Cette histoire, elle la doit à son grand-père, lui aussi très intéressé par la musique : « Papi écoute du Drake, il écoute du rap et regarde Skyrock ! » Comme lui, son entourage familial a fait preuve d’un soutien nécessaire : « Mes parents ont été les premiers à croire en moi, à me donner une guitare et m’entendre chanter. » Mais avant de pouvoir s’affirmer comme chanteuse, Clara Charlotte confie avoir eu des difficultés à trouver une place dans son environnement d’adolescente : « Je n’étais pas la plus jolie fille, pas la plus drôle. Je n’avais pas de petits copains à foison, ni beaucoup de copines. Je faisais juste tout ce que je savais faire. J’étais tellement maladroite que je ne touchais à rien. J’étais juste bonne à être mignonne, à faire des câlins et sourire. C’est cette place que je pensais avoir. Et c’était pas moi. J’étais la “sœur”, “la fille”, “la petite”. Je n’avais jamais l’impression que c’était moi qu’on présentait. J’avais l’impression d’être vide. Mes parents ne pensaient pas ça de moi mais je le sentais comme ça. »
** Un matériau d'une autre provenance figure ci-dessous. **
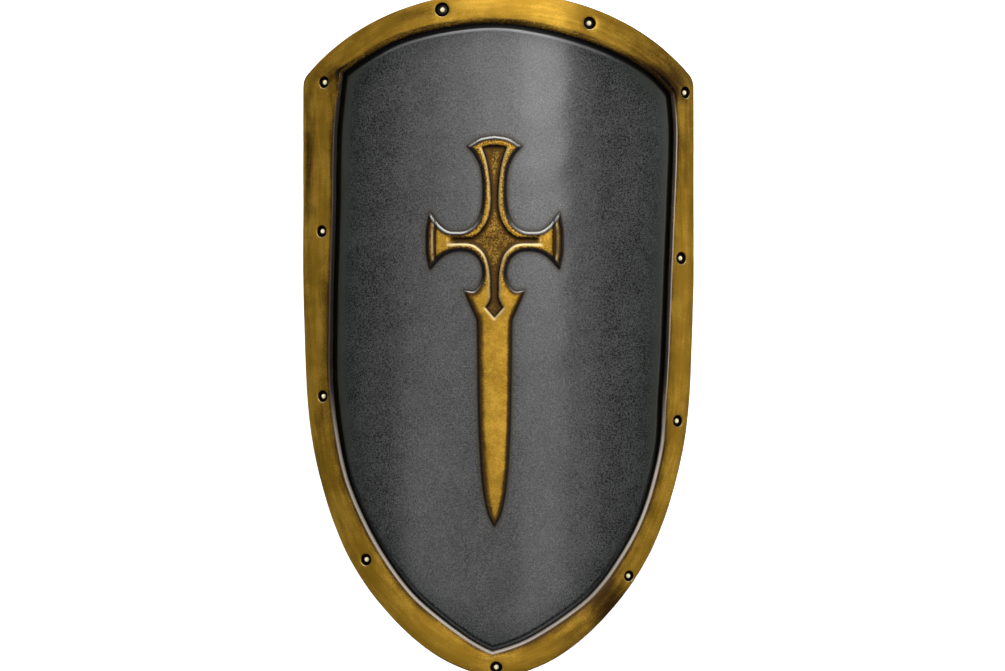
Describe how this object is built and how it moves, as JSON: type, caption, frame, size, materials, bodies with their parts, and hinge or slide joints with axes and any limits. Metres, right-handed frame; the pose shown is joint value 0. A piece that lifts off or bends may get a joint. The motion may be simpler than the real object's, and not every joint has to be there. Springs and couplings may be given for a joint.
{
  "type": "kite shield",
  "caption": "Curved kite shield with a raised rim set with studs, a cross in relief on its face and an arm strap and a hand strap behind.",
  "frame": {"origin": "on the ground, under the middle of the shield's box, with the shield lying face up", "axes": "+Z out of the shield's face, +Y to its top, +X to its right as seen from the front"},
  "size_m": [0.5294, 0.9, 0.1103],
  "materials": {
    "gunmetal_coat": "flexible skin painted speckled gunmetal grey in front, satin; plain black behind and in the grooves",
    "gold_coat": "flexible skin brushed with streaky metallic gold over black, satin, darker in the hollows",
    "pale_gold": "moulded head painted pale metallic gold, glossy",
    "black_leather": "plain black strap leather, satin",
    "dark_steel": "darkened domed rivet heads"
  },
  "bodies": {
    "root": {"board": "gunmetal_coat", "rim": "gold_coat", "emblem": "gold_coat", "arm_strap": "black_leather", "hand_strap": "black_leather", "stud_01": "pale_gold", "stud_02": "pale_gold", "stud_03": "pale_gold", "stud_04": "pale_gold", "stud_05": "pale_gold", "stud_06": "pale_gold", "stud_07": "pale_gold", "stud_08": "pale_gold", "stud_09": "pale_gold", "stud_10": "pale_gold", "stud_11": "pale_gold", "arm_strap_rivet_1": "dark_steel", "arm_strap_rivet_2": "dark_steel", "hand_strap_rivet_1": "dark_steel", "hand_strap_rivet_2": "dark_steel"}
  },
  "joints": []
}
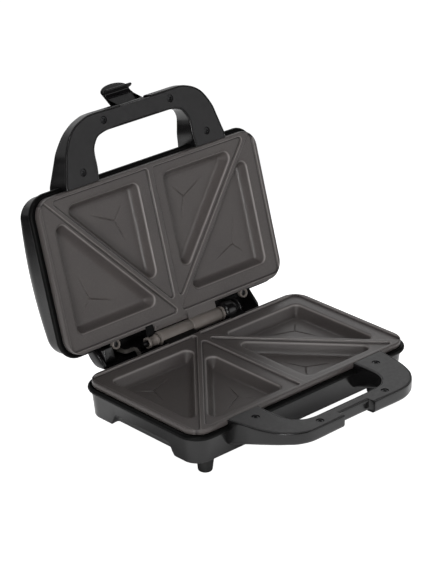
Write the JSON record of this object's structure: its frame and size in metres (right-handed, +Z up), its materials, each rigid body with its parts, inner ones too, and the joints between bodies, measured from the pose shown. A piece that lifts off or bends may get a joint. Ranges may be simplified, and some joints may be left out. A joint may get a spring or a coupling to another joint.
{
  "type": "sandwich toaster",
  "caption": "Sandwich toaster with two hinged ribbed cooking plates, looped handles and a swinging latch, standing open on short round feet.",
  "frame": {"origin": "middle of the bottom of the open object's bounding box, on the surface it stands on", "axes": "+Z up, +X to the right seen from the handles' side, -Y towards the handles, +Y towards the hinge"},
  "size_m": [0.2464, 0.288, 0.2386],
  "materials": {
    "black_plastic": "satin black moulding",
    "dark_grey_plastic": "fine-grained dark grey moulding",
    "non_stick_coating": "die cast with a dark non-stick coating",
    "zinc_plated_steel": "zinc plated",
    "blackened_steel": "blackened",
    "heater_steel": "annealed dull",
    "reflector_aluminium": "bright pressed sheet",
    "ceramic": "unglazed",
    "foot_rubber": "matte",
    "terminal_plastic": "plain",
    "glass_fibre_sleeve": "woven",
    "red_lens": "translucent",
    "green_lens": "translucent"
  },
  "bodies": {
    "base": {"base_housing": "black_plastic", "base_lead_sleeve": "glass_fibre_sleeve", "cord_inlet": "dark_grey_plastic", "foot_front_left": "foot_rubber", "foot_front_right": "foot_rubber", "foot_rear_left": "foot_rubber", "foot_rear_right": "foot_rubber", "hinge_pin": "zinc_plated_steel", "lower_cooking_plate": "non_stick_coating", "lower_handle_cover": "dark_grey_plastic", "lower_handle_screw_1": "blackened_steel", "lower_handle_screw_2": "blackened_steel", "lower_handle_screw_3": "blackened_steel", "lower_handle_screw_4": "blackened_steel", "lower_handle_shell": "black_plastic", "lower_heater_saddle_left": "ceramic", "lower_heater_saddle_right": "ceramic", "lower_heating_element": "heater_steel", "lower_reflector": "reflector_aluminium", "lower_thermal_fuse": "ceramic", "terminal_block": "terminal_plastic", "thermostat": "zinc_plated_steel"},
    "lid": {"indicator_lamp_green": "ceramic", "indicator_lamp_red": "ceramic", "indicator_lens_green": "green_lens", "indicator_lens_red": "red_lens", "latch_pin": "zinc_plated_steel", "lid_housing": "black_plastic", "lid_lead_sleeve": "glass_fibre_sleeve", "upper_cooking_plate": "non_stick_coating", "upper_handle_cover": "dark_grey_plastic", "upper_handle_screw_1": "blackened_steel", "upper_handle_screw_2": "blackened_steel", "upper_handle_screw_3": "blackened_steel", "upper_handle_screw_4": "blackened_steel", "upper_handle_shell": "black_plastic", "upper_heater_saddle_left": "ceramic", "upper_heater_saddle_right": "ceramic", "upper_heating_element": "heater_steel", "upper_plate_screw_left": "zinc_plated_steel", "upper_plate_screw_right": "zinc_plated_steel", "upper_reflector": "reflector_aluminium", "upper_thermal_fuse": "ceramic"},
    "latch": {"latch": "black_plastic"}
  },
  "joints": [
    {"name": "lid_hinge", "type": "hinge", "parent": "base", "child": "lid", "pos_m": [0, 0.0549, 0.0468], "axis": [1, 0, 0], "range_deg": [0, 107]},
    {"name": "latch_hinge", "type": "hinge", "parent": "lid", "child": "latch", "pos_m": [0, 0.11693, 0.22746], "axis": [1, 0, 0], "range_deg": [0, 131]}
  ]
}
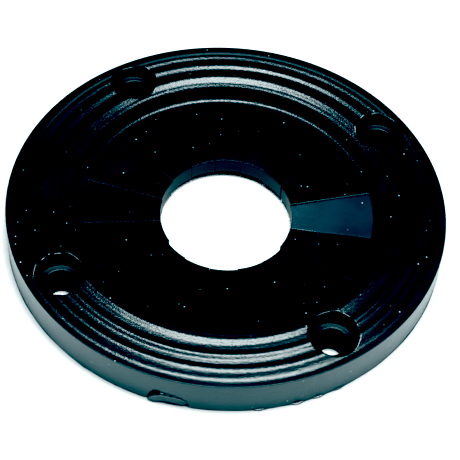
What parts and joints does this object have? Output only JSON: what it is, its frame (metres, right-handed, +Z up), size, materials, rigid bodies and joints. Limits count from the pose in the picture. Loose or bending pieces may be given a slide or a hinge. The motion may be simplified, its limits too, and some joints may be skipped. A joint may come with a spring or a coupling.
{
  "type": "toilet flange",
  "caption": "Moulded rubber toilet flange: a ridged ring with bolt wells, and slit fingers that fold around a pipe and spring back.",
  "frame": {"origin": "on the flange's axis, at its flat underside", "axes": "+Z up along the axis of the pipe, +X 35 degrees clockwise of a bolt well seen from above, and 10 degrees anticlockwise of a slit; the torn mould gate is 259 degrees anticlockwise of +X"},
  "size_m": [0.179, 0.179, 0.0184],
  "materials": {
    "ridged_rubber": "gloss",
    "finger_rubber": "gloss",
    "flash_rubber": "satin",
    "torn_rubber": "matte"
  },
  "bodies": {
    "flange": {"ridged_ring": "ridged_rubber", "mould_flash": "flash_rubber", "torn_gate_tongue": "torn_rubber"},
    "finger_01": {"finger_01": "finger_rubber"},
    "finger_02": {"finger_02": "finger_rubber"},
    "finger_03": {"finger_03": "finger_rubber"},
    "finger_04": {"finger_04": "finger_rubber"},
    "finger_05": {"finger_05": "finger_rubber"},
    "finger_06": {"finger_06": "finger_rubber"},
    "finger_07": {"finger_07": "finger_rubber"},
    "finger_08": {"finger_08": "finger_rubber"},
    "finger_09": {"finger_09": "finger_rubber"},
    "finger_10": {"finger_10": "finger_rubber"},
    "finger_11": {"finger_11": "finger_rubber"},
    "finger_12": {"finger_12": "finger_rubber"},
    "finger_13": {"finger_13": "finger_rubber"},
    "finger_14": {"finger_14": "finger_rubber"},
    "finger_15": {"finger_15": "finger_rubber"},
    "finger_16": {"finger_16": "finger_rubber"}
  },
  "joints": [
    {"name": "finger_01_flex", "type": "hinge", "parent": "flange", "child": "finger_01", "pos_m": [0.05549, 0.00121, 0.0078], "axis": [0.0218, -0.9998, 0], "range_deg": [-45, 65], "stiffness_Nm_per_rad": 0.1},
    {"name": "finger_02_flex", "type": "hinge", "parent": "flange", "child": "finger_02", "pos_m": [0.0508, 0.02235, 0.0078], "axis": [0.4027, -0.9153, 0], "range_deg": [-45, 65], "stiffness_Nm_per_rad": 0.1},
    {"name": "finger_03_flex", "type": "hinge", "parent": "flange", "child": "finger_03", "pos_m": [0.03838, 0.04009, 0.0078], "axis": [0.7224, -0.6915, 0], "range_deg": [-45, 65], "stiffness_Nm_per_rad": 0.1},
    {"name": "finger_04_flex", "type": "hinge", "parent": "flange", "child": "finger_04", "pos_m": [0.02012, 0.05173, 0.0078], "axis": [0.932, -0.3624, 0], "range_deg": [-45, 65], "stiffness_Nm_per_rad": 0.1},
    {"name": "finger_05_flex", "type": "hinge", "parent": "flange", "child": "finger_05", "pos_m": [-0.00121, 0.05549, 0.0078], "axis": [0.9998, 0.0218, 0], "range_deg": [-45, 65], "stiffness_Nm_per_rad": 0.1},
    {"name": "finger_06_flex", "type": "hinge", "parent": "flange", "child": "finger_06", "pos_m": [-0.02235, 0.0508, 0.0078], "axis": [0.9153, 0.4027, 0], "range_deg": [-45, 65], "stiffness_Nm_per_rad": 0.1},
    {"name": "finger_07_flex", "type": "hinge", "parent": "flange", "child": "finger_07", "pos_m": [-0.04009, 0.03838, 0.0078], "axis": [0.6915, 0.7224, 0], "range_deg": [-45, 65], "stiffness_Nm_per_rad": 0.1},
    {"name": "finger_08_flex", "type": "hinge", "parent": "flange", "child": "finger_08", "pos_m": [-0.05173, 0.02012, 0.0078], "axis": [0.3624, 0.932, 0], "range_deg": [-45, 65], "stiffness_Nm_per_rad": 0.1},
    {"name": "finger_09_flex", "type": "hinge", "parent": "flange", "child": "finger_09", "pos_m": [-0.05549, -0.00121, 0.0078], "axis": [-0.0218, 0.9998, 0], "range_deg": [-45, 65], "stiffness_Nm_per_rad": 0.1},
    {"name": "finger_10_flex", "type": "hinge", "parent": "flange", "child": "finger_10", "pos_m": [-0.0508, -0.02235, 0.0078], "axis": [-0.4027, 0.9153, 0], "range_deg": [-45, 65], "stiffness_Nm_per_rad": 0.1},
    {"name": "finger_11_flex", "type": "hinge", "parent": "flange", "child": "finger_11", "pos_m": [-0.03838, -0.04009, 0.0078], "axis": [-0.7224, 0.6915, 0], "range_deg": [-45, 65], "stiffness_Nm_per_rad": 0.1},
    {"name": "finger_12_flex", "type": "hinge", "parent": "flange", "child": "finger_12", "pos_m": [-0.02012, -0.05173, 0.0078], "axis": [-0.932, 0.3624, 0], "range_deg": [-45, 65], "stiffness_Nm_per_rad": 0.1},
    {"name": "finger_13_flex", "type": "hinge", "parent": "flange", "child": "finger_13", "pos_m": [0.00121, -0.05549, 0.0078], "axis": [-0.9998, -0.0218, 0], "range_deg": [-45, 65], "stiffness_Nm_per_rad": 0.1},
    {"name": "finger_14_flex", "type": "hinge", "parent": "flange", "child": "finger_14", "pos_m": [0.02235, -0.0508, 0.0078], "axis": [-0.9153, -0.4027, 0], "range_deg": [-45, 65], "stiffness_Nm_per_rad": 0.1},
    {"name": "finger_15_flex", "type": "hinge", "parent": "flange", "child": "finger_15", "pos_m": [0.04009, -0.03838, 0.0078], "axis": [-0.6915, -0.7224, 0], "range_deg": [-45, 65], "stiffness_Nm_per_rad": 0.1},
    {"name": "finger_16_flex", "type": "hinge", "parent": "flange", "child": "finger_16", "pos_m": [0.05173, -0.02012, 0.0078], "axis": [-0.3624, -0.932, 0], "range_deg": [-45, 65], "stiffness_Nm_per_rad": 0.1}
  ]
}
Depuis, la jeune femme a quitté Orléans, sa ville d’origine, pour rejoindre Paris et confirmer sa volonté de vivre de sa passion. Un déménagement qu’elle a jugé vital : « Ça a été très dur venant de province parce que je n’avais pas eu beaucoup de soutien de là d’où je viens. Quand je suis arrivé à Paris, je n’avais aucun contact mais j’ai pu avancer. Orléans s’est réveillé quand ça a commencé à prendre. J’ai quand même beaucoup de reconnaissance pour quelques médias de cette ville qui m’ont soutenue et m’ont propulsée. »

 

© Basile Bertrand

 

Même si elle juge avoir la maturité d’une femme de 35 ans, Clara Charlotte s’autorise aussi à rêver pour ne pas perdre son innocence et garder des objectifs. « Elle rêve de quoi, Clara Charlotte ? », la questionne-t-on. « Du Stade de France minimum ! répond-t-elle du tac au tac. C‘est tellement gros que ça sonne bête mais je suis là pour bosser. Je me donne dix ans pour aller le plus loin possible. Mes parents ont un certain âge, ils ne sont pas éternels et je veux qu’ils voient ça. Il n’y a pas un jour où je ne leur parle pas du Stade de France. Limite, maintenant, c’est eux qui m’en parlent. »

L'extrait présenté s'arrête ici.